Performance Products
In marked contrast to its technical expertise, few observers would argue that styling and performance are among Honda's strong suits. Despite its successes over the years in motorsports, the company's track record with production sports cars has been abysmal; consider the slow-selling S2000 as well as the discontinued NSX and Prelude. Nor has Honda managed, despite its early three-year lead on Toyota and Lexus, to spin the Acura brand into a genuine competitor to BMW or Mercedes-Benz — a result underpinned in large measure by Honda's failure to create a true flagship luxury sedan to rival the 7 Series and the S-Class.
In true Japanese fashion, however, those Honda engineers in Tochigi and their marketing counterparts back in Tokyo haven't thrown in the towel just yet.

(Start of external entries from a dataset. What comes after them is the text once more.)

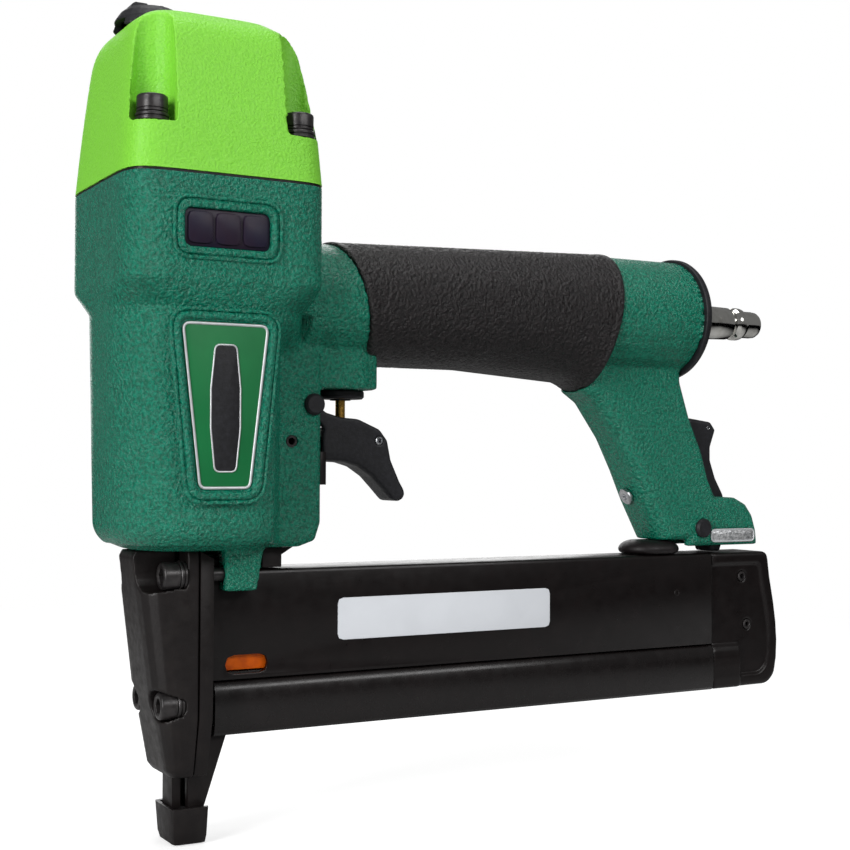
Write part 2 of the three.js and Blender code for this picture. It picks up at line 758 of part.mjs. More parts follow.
// The space between the two leaning rims of the grip, grown by `grow` at each rim
function gripZone(grow) {
  const height = gripTop - gripLow;
  const over = height + OVERRUN;
  const front = GRIP_FRONT - grow + (GRIP_FRONT_LEAN * height) / GRIP_LEAN_HEIGHT;
  const rear = GRIP_REAR + grow - (GRIP_REAR_LEAN * height) / GRIP_LEAN_HEIGHT;
  const shape = outline([
    [front, gripLow],
    [rear, gripLow],
    [rear + (GRIP_REAR_LEAN * over) / GRIP_LEAN_HEIGHT, gripLow + over],
    [front - (GRIP_FRONT_LEAN * over) / GRIP_LEAN_HEIGHT, gripLow + over],
  ]);
  return midPrism(shape, HANDLE_HALF + OVERRUN);
}

const strutBox = [STRUT_FRONT, strutBottom, STRUT_LENGTH, strutHeight];
const slotBox = [latchPivotX - LATCH_SLOT_AHEAD, strutBottom, LATCH_SLOT_LENGTH, strutHeight];
const strutShares = [
  [0, 0.756],
  [0.08, 0.699],
  [0.197, 0.527],
  [0.27, 0.377],
  [0.334, 0.226],
  [0.434, STRUT_STEP_SHARE],
  [0.586, STRUT_STEP_SHARE],
  [0.586, 0],
  [0.997, 0],
  [0.99, 0.073],
  [0.968, 0.148],
  [0.928, 0.205],
  [0.862, 0.239],
  [0.743, 0.246],
  [0.705, 0.327],
  [0.661, 0.477],
  [0.592, 0.639],
  [0.539, 0.814],
  [0.539, 0.95],
  [0.13, 0.95],
];
const strutFrontShares = [
  [0, 0.756],
  [0.08, 0.699],
  [0.197, 0.527],
  [0.27, 0.377],
  [0.334, 0.226],
  [0.43, STRUT_STEP_SHARE],
  [0.55, -0.2],
  [1.3, -0.2],
  [1.3, 1.3],
  [0, 1.3],
];
const latchSlotShares = [
  [0.503, 0.685],
  [0.542, 0.398],
  [0.578, 0.241],
  [0.578, 0.14],
  [0.59, -0.1],
  [1.1, -0.1],
  [1.1, 0.7],
  [0.6, 0.7],
];

// Turns a profile round the leaning axis of the strut's screw, places counted into the strut
function turnedOnStrut(profile) {
  const points = profile.map(([radius, place]) => new THREE.Vector2(radius, place));
  const geometry = new THREE.LatheGeometry(points, SMALL_SIDES);
  geometry.rotateX(Math.PI / 2).rotateY(THREE.MathUtils.degToRad(STRUT_SCREW_TILT_DEG));
  return toSolid(geometry.translate(alongStrut(STRUT_SCREW_SHARE), 0, strutBottom + STRUT_SCREW_UP));
}

function plateShape(more) {
  const x = [alongStrut(PLATE_FRONT_SHARE) - more, alongStrut(PLATE_REAR_SHARE) + more];
  return rounded(x, [plateLow - more, plateLow + PLATE_HEIGHT + more], PLATE_HEIGHT / 2);
}

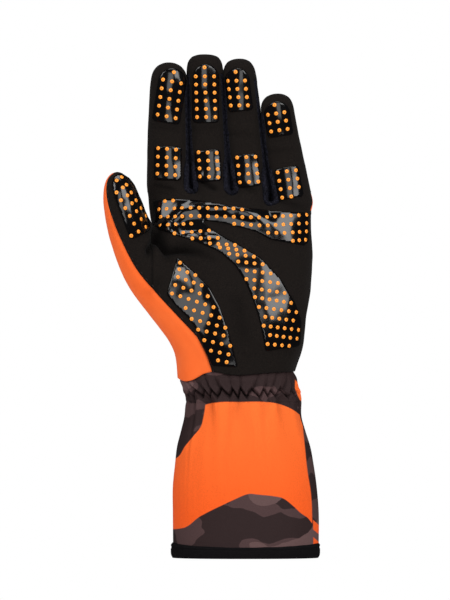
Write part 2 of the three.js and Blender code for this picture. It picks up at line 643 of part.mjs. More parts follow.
// Rounded section of the wrist or the cuff. It starts at the thumb side and runs along the front.
function trunkRing(size, count, relief, level) {
  const ring = [];
  for (let k = 0; k < count; k++) {
    const angle = Math.PI + (2 * Math.PI * k) / count;
    const [c, s] = [Math.cos(angle), Math.sin(angle)];
    const bend = 2 / fullness;
    const swell = relief(k);
    const wide = Math.sign(c) * Math.abs(c) ** bend;
    const deep = Math.sign(s) * Math.abs(s) ** bend;
    ring.push(
      new THREE.Vector3(
        (size.left + size.right) / 2 + wide * ((size.right - size.left) / 2 + swell),
        deep * ((deep < 0 ? size.front : size.back) + swell),
        level((wide + 1) / 2),
      ),
    );
  }
  return ring;
}

function sleeveSize(up) {
  const depth = read(sleeveRows, "up", up, "depth") * cuffDepth;
  return {
    left: read(sleeveRows, "up", up, "left") * cuffWidth,
    right: read(sleeveRows, "up", up, "right") * cuffWidth,
    front: depth,
    back: depth,
  };
}

// Gathers: folds that change sides at the elastic, so their edges meet in a zigzag
const gatherSides = 72;
const foldSteps = 4; // points from one crest to the next
function gatherRing(row, depth) {
  const below = sleeveSize(1);
  const palm = palmRows[0];
  const above = {
    left: palm.left * palmBreadth, right: palm.right * palmBreadth,
    front: palm.front * wristDepth, back: palm.back * wristDepth,
  };
  const size = Object.fromEntries(Object.keys(below).map((key) => [key, mix(below[key], above[key], row.up)]));
  const wave = (k) => row.side * row.fold * foldDepth * 0.5 * Math.cos((2 * Math.PI * k) / foldSteps);
  const base = -row.pinch * elasticPinch - 0.5 * foldDepth * row.fold - depth;
  const level = (share) => {
    const edge = wristLevel + read(edgeRows, "across", share, "wrist") * palmLength - 2 * seamGap;
    return mix(gatherLevel + seamGap, edge, row.up);
  };
  return trunkRing(size, gatherSides, (k) => base + wave(k) * (depth ? 0.6 : 1), level);
}
addMesh(
  "wrist_gather",
  tube(gatherRows.map((row) => gatherRing(row, 0)), gatherRows.map((row) => gatherRing(row, sleeveWall))),
  camoCloth,
);

// The sleeve's pleats die away downwards from the gathers
const sleeveSides = 40;
const sleeveSteps = [0, 0.22, 0.42, 0.6, 0.75, 0.88, 1];
function sleeveRing(up, depth) {
  const fade = THREE.MathUtils.smoothstep(up, 0.45, 1);
  const wave = (k) => 0.35 * foldDepth * fade * (Math.cos(Math.PI * k) - 1);
  return trunkRing(sleeveSize(up), sleeveSides, (k) => wave(k) - depth, () => mix(sleeveLevel, gatherLevel, up));
}
addMesh(
  "cuff_sleeve",
  tube(sleeveSteps.map((up) => sleeveRing(up, 0)), sleeveSteps.map((up) => sleeveRing(up, sleeveWall))),
  camoCloth,
);

// The hem is a folded band with round edges
const hemRows = [
  { up: 0, out: -0.8 },
  { up: 0.16, out: 0 },
  { up: 0.6, out: 0.15 },
  { up: 1, out: -0.4 },
];
const hemRing = (row) => trunkRing(sleeveSize(0), sleeveSides, () => row.out, () => row.up * hemHeight);
const hemBore = hemRows.map((row) => ({ up: row.up, out: -hemWall }));
addMesh("hem_band", tube(hemRows.map(hemRing), hemBore.map(hemRing)), hemKnit);

export default glove;
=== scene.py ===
import math
import bpy
import numpy as np
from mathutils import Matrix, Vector, noise
from mathutils.bvhtree import BVHTree
from mathutils.geometry import delaunay_2d_cdt
from mathutils.kdtree import KDTree


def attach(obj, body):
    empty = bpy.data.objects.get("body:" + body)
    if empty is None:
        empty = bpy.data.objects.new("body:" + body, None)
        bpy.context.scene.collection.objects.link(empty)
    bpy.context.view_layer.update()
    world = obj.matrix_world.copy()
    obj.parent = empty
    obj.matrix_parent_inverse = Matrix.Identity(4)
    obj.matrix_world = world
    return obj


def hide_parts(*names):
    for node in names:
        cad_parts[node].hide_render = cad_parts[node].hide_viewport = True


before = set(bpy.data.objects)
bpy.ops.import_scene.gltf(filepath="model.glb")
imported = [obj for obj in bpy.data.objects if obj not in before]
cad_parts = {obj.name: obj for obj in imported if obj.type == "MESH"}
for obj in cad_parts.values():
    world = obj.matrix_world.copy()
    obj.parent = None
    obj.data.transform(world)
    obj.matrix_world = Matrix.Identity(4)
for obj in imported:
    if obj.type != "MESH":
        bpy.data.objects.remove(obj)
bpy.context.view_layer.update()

# A left karting glove, filled out as when worn. Metres, +Z to the fingertips, palm to -Y, thumb to -X.
size = dict(
    hemHeight=0.0085, sleeveHeight=0.0835, gatherHeight=0.017, palmLength=0.103,
    cuffWidth=0.0864, cuffDepth=0.066, wristDepth=0.050, palmBreadth=0.097,
    fingerSwell=0.0007, edgeSwell=0.0001, wall=0.0013,
)
gatherLevel = size["hemHeight"] + size["sleeveHeight"]
wristLevel = gatherLevel + size["gatherHeight"]
rootLevel = wristLevel + size["palmLength"]
breadth, depthScale, palmLength = size["palmBreadth"], size["wristDepth"], size["palmLength"]


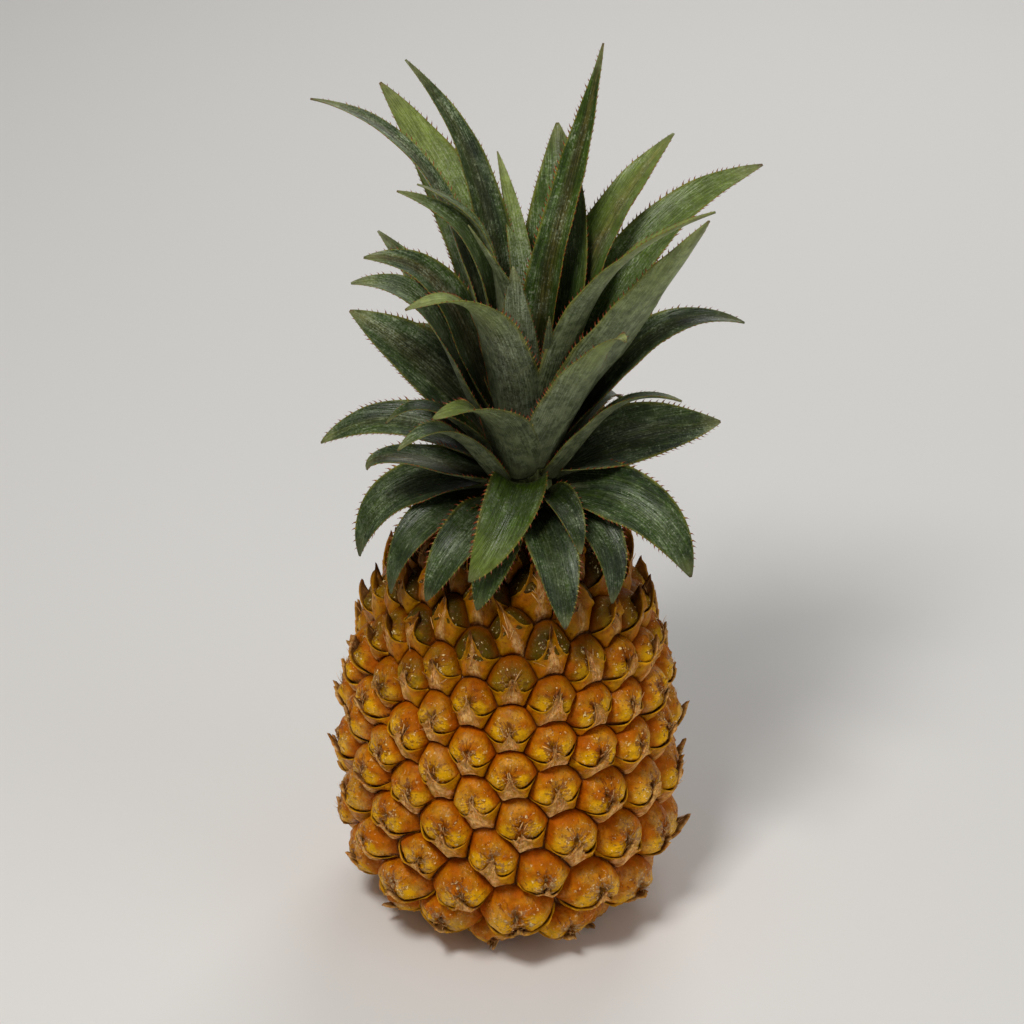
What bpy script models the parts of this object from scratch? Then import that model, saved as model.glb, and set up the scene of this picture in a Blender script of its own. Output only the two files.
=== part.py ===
"""A pineapple: one fruit of fused eyes, the cut end of its stalk, and a crown of separate leaves.

Metres, +Z up. The origin is the middle of the flat that the fruit stands on. Azimuths are in
degrees: 0 faces -Y, and positive values turn towards +X.
"""
import math

import bpy
import numpy as np

MM = 0.001
GAP = 0.3 * MM                      # what touching pieces keep between them

# The fruit: a turned body, full below and a little slimmer above
FRUIT_RADIUS = 55.5 * MM            # at the tops of the eyes
FRUIT_HEIGHT = 148.0 * MM
WIDEST_HEIGHT = 45.0 * MM
BOTTOM_FULLNESS = 3.1               # 2 would be an ellipse; more is squarer
TOP_FULLNESS = 2.2
FLAT_HEIGHT = 0.8 * MM              # the body is cut off here and stands on the flat
BODY_SEGMENTS = 66
BODY_RINGS = 42

# The eyes: one growth spiral, which shows as 8 rows one way and 13 rows the other way
EYE_COUNT = 174
FIRST_EYE_AZIMUTH = 201.8
DIVERGENCE = -137.33                # from one eye to the next
EYE_CROWDING = 0.35                 # how much smaller the eyes get towards the top
EYE_RELIEF = 5.0 * MM               # from the groove to the top of an eye
# The fruit grew unevenly, which slides its rows a little along the body and round it
SLIDE_ALONG = (0.10, -0.04, -0.06, -0.06, -0.03, -0.03)
SLIDE_ROUND = (-0.18, -0.21, 0.26, 0.15)

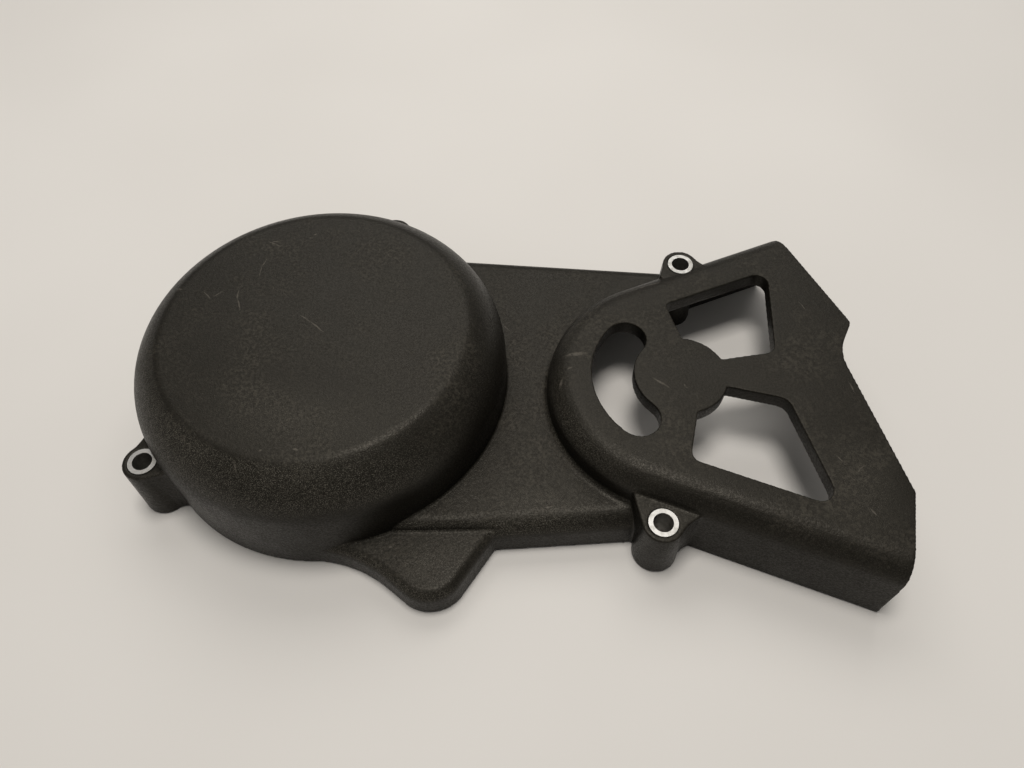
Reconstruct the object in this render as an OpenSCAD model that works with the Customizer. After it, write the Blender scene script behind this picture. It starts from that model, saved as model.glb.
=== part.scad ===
// Ignition cover of a motorbike engine, with its front sprocket guard.
// One moulded shell and four metal compression sleeves for its bolts.
// Origin: on the dome's axis, in the plane of the rim that sits on the engine.
// +X runs from the dome to the sprocket guard, +Z points away from the engine.

/* [Dome] */
// Radius of the dome wall where the shoulder starts
dome_r = 64.6; // [62:0.2:67]
// Height of the flat top above the rim
dome_h = 47.2; // [44:0.2:50]
// Radius of the large rounded shoulder
shoulder_r = 21.5; // [19:0.5:24]
// Slope at which the shoulder runs into the softened edge, in degrees
shoulder_lean = 62.1129; // [58:0.1:70]
// Rounding between the shoulder and the flat top
crown_r = 6; // [4:0.5:7]
// Draft of the dome wall, in degrees
dome_draft = 0.9; // [0:0.1:1.5]

/* [Sprocket guard] */
// Sprocket axis, to the right of the dome axis
guard_x = 125.8; // [122:0.2:130]
// Sprocket axis, behind the dome axis
guard_y = -10.8; // [-14:0.2:-8]
// Radius of the guard wall round the sprocket
guard_r = 46.4; // [45:0.2:48]
// Height of the guard's flat top
guard_h = 30; // [28:0.5:32]
// Rounding of the guard's top edge
guard_round = 9; // [7:0.5:11]
// Slope of the upper chain run, in degrees
run_up = 21.7; // [19:0.1:24]
// Slope of the lower chain run, in degrees
run_down = 22.5; // [20:0.1:25]
// Distance from the sprocket axis to the end of the upper run
run_length = 67.5; // [64:0.5:70]
// Radius of the solid hub between the windows
hub_r = 15.8; // [14:0.2:17]

/* [Windows] */
// Inner radius of the kidney window
kidney_in = 16.8; // [16:0.1:18]
// Outer radius of the kidney window
kidney_out = 31.3; // [30:0.1:33]
// Angle of the kidney's upper end, in degrees
kidney_start = 138.6; // [134:0.2:142]
// Angle of the kidney's lower end, in degrees
kidney_end = 225.8; // [222:0.2:230]
// Depth of the turned-down edge round each window, plate included
edge_depth = 6; // [4.5:0.5:8]
// Thickness of that turned-down edge
edge_wall = 2.2; // [1.6:0.1:3]

/* [Web and tab] */
// Height of the web between dome and guard
web_h = 15.6; // [14:0.2:18]
// Rounding of the web's front edge
web_front_round = 7; // [5:0.5:8]
// Rounding of the web's rear edge
web_rear_round = 5; // [4:0.5:6]
// Height of the low tab in front of the dome
tab_h = 12; // [10.5:0.5:13]
// Rounding of the tab's edge
tab_round = 4; // [3.5:0.5:5]
// Radius of the tab's tip
tab_r = 12.6; // [11:0.2:14]
// Distance from the dome wall to the centre of the tab's tip
tab_out = 15.5124; // [12:0.1:18]
// Distance from the dome's side to the step between web and tab
step_in = 5; // [4.2:0.1:5.6]
// Radius of the hollow blend from the dome wall into the tab
blend_r = 44; // [38:1:50]
// Radius of the hollow foot where the guard stands on the web
foot_r = 2.2; // [1:0.1:3]

/* [Wall] */
// Wall and plate thickness
wall = 3; // [2.4:0.1:3.3]
// Draft of the other walls, in degrees
draft = 2; // [0:0.5:3]

/* [Bolts] */
// Clearance hole through each sleeve
hole_d = 6.6; // [5.5:0.1:7]
// Outside diameter of each sleeve
sleeve_d = 9.6; // [9:0.1:10.5]
// Gap between sleeve and boss, all round
sleeve_gap = 0; // [0:0.05:0.2]
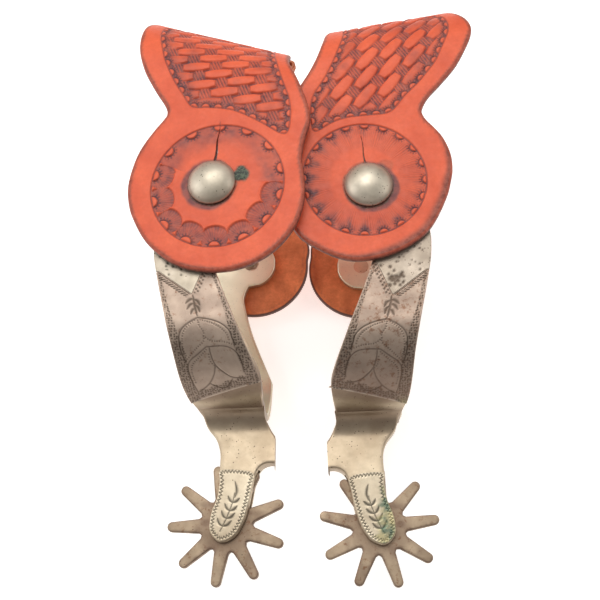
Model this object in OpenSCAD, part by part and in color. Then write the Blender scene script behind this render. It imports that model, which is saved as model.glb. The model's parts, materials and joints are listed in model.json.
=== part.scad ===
// A pair of western show spurs lying on their sides: engraved heel bands with a chap guard and a
// nine-point rowel, and buckled wing straps of stamped leather on domed buttons.
// Each spur is drawn in its own frame: X up the boot, Y to the toe, Z outward, origin at the heel line.

/* [Heel band] */
// Inside width of the band between its two arms
band_inner = 84; // [76:1:90]
// Thickness of the band
band_t = 3.6; // [3:0.1:4.5]
// Depth of the rounded heel of the band
heel_depth = 34; // [30:1:42]
// Distance from the heel line forward to the button
button_y = 96.5; // [92:0.5:100]
// Radius of the round paddle that carries a button
paddle_r = 12.8; // [11:0.1:14]
// Thickness of the engraved overlay on the outer arm
overlay_t = 0.6; // [0.4:0.1:1]

/* [Shank] */
// Thickness of the shank and its fork
shank_t = 7.8; // [7:0.1:9]
// Width of the slot that the rowel turns in
slot_w = 3.8; // [3.5:0.1:4.2]
// Distance from the heel line back to the rowel pin
pin_back = 50; // [48:0.5:54]
// Diameter of the rowel pin
pin_d = 4; // [3:0.5:5]

/* [Rowel] */
// Number of points
points = 9; // [7:1:11]
// Radius to the centre of each rounded tip
tip_ring_r = 25; // [23:0.5:26]
// Radius of each rounded tip
tip_r = 2.25; // [2:0.05:2.5]
// Radius of the valleys between the points
valley_r = 12; // [10:0.5:13]
// Thickness of the rowel
rowel_t = 3; // [2.4:0.1:3.2]
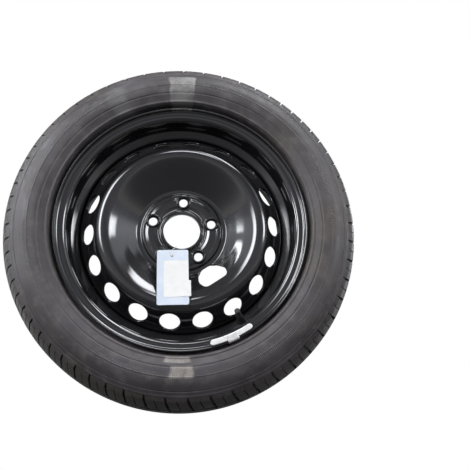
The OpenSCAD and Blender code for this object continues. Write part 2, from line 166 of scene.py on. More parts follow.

A bigger, faster, rear-wheel-drive Acura RL sedan, powered by a 4.8-liter V8, is said to be in the pipeline for model-year 2011, while the next-generation NSX, due around the same time, reportedly will feature a brand-new V10 displacing around 5.0 liters.
Beyond Honda's ongoing brand-building effort, challenges remain. Not the least of them is how to turn the Ridgeline into the automotive equivalent of lemonade. To promote the unique features and positioning of the vehicle, Honda's advertising agency has developed a series of clever TV ads, including one of a family Thanksgiving dinner with the patriarch wielding a miniature Star Wars-style light saber to carve the turkey. The theme: Tradition Meets Innovation. A second tongue-in-cheek spot shows a grubby Chuck Norris, the martial-arts actor, crashing a genteel tea party, with the tagline "Tough Meets Classy."
Suggestion for the next spot: An FCX Clarity motoring into the drive-through at McDonald's. Tagline: Extreme Meets Mainstream.